Morgan Stanley Seeks to Increase Loans to 70% of Deposits

Sept. 10 (Bloomberg) -- Morgan Stanley, which is set to receive another $57 billion of deposits from Citigroup Inc. as part of its Smith Barney purchase, plans to accelerate lending to put those funds to use.

Morgan Stanley targets a loan-to-deposit ratio of about 70% in 2015, compared with about 55% last year, Chief Financial Officer Ruth Porat said today at an investor conference in New York organized by Barclays. Interest income has the highest incremental profit margin of any revenue in wealth management, Porat, 55, said.

In addition to mortgages and securities lending to individual clients, the bank will boost commercial real estate, corporate and warehouse lending, according to Morgan Stanley’s presentation. The New York-based firm said it expects each of those businesses to make a return on equity of at least 15%.

“The fact that we don’t have bricks and mortar, and the fact that our client relationships are already in place” make the returns of the lending business “compelling,” Porat said.
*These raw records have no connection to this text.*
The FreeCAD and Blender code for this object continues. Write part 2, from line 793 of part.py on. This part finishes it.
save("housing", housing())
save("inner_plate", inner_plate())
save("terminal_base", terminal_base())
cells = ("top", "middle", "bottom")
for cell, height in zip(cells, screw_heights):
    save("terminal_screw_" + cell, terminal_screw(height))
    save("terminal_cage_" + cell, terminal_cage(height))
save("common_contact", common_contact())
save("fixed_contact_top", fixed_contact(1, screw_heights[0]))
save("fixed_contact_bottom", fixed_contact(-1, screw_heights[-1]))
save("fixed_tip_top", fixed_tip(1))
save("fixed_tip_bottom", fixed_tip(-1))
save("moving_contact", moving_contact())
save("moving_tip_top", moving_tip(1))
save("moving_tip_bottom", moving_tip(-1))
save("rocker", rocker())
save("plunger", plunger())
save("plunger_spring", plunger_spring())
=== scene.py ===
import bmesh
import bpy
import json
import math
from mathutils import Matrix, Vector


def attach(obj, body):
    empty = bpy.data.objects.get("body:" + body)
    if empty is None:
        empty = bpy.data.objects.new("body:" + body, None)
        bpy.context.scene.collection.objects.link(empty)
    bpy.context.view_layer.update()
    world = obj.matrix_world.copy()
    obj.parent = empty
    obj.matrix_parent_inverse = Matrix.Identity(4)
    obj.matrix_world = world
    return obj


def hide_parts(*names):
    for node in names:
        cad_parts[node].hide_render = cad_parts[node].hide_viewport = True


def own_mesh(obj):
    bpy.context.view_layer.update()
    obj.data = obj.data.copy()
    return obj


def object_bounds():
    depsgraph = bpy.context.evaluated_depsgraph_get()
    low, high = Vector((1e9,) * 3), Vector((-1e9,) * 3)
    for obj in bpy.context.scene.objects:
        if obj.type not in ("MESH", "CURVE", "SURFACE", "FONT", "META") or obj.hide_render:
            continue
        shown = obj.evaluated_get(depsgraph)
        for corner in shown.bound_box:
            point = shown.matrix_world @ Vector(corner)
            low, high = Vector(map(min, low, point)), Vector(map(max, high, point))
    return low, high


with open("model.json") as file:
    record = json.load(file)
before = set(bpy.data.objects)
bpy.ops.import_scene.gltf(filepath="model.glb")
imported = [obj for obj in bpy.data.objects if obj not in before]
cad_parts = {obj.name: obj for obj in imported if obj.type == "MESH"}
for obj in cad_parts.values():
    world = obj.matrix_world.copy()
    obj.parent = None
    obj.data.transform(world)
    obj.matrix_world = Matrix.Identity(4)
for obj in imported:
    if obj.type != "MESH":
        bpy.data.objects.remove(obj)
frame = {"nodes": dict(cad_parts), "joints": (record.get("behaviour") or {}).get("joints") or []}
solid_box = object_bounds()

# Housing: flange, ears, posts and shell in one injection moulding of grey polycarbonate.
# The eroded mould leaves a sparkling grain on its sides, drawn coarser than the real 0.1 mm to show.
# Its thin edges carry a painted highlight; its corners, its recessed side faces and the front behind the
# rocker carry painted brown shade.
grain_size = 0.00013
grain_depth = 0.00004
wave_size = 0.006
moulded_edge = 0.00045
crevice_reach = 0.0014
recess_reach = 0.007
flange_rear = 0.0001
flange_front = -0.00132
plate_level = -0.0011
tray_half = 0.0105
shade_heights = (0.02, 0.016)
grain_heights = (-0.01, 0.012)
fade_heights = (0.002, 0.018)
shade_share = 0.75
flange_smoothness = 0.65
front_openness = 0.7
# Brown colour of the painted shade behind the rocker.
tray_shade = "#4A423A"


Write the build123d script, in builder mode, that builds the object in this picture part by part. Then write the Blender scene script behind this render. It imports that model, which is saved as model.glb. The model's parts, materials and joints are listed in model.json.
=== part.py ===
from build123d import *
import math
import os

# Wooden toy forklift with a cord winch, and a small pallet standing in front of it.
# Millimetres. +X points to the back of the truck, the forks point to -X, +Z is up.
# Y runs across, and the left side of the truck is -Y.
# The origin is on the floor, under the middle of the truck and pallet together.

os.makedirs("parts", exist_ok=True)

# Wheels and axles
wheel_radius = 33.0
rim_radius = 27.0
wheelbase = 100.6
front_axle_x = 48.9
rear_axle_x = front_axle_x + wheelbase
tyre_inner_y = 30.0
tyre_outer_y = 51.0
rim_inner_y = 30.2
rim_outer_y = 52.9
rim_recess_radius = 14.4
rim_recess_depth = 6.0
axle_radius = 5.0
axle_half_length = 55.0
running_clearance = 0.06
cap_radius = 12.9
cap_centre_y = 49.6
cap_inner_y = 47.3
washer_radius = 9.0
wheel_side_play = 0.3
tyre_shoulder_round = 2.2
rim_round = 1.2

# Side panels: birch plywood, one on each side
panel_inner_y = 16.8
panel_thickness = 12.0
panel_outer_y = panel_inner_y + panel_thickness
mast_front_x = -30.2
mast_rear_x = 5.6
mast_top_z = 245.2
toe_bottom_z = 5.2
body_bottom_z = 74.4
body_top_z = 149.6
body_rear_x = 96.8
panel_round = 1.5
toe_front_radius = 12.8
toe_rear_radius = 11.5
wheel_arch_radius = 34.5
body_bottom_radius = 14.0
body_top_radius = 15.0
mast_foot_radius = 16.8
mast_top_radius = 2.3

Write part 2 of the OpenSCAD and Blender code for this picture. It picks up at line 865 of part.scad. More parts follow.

Morgan Stanley will exclude its growing loan portfolio from the risk-weighted assets in its fixed-income trading business, Porat said. Excluding those assets enabled the unit’s RWAs to drop to $219 billion on June 30, Porat said. The business now aims to cut them to $180 billion by the end of 2016, she added.

Banks measure RWAs to help determine how much capital they need to absorb potential losses on their holdings.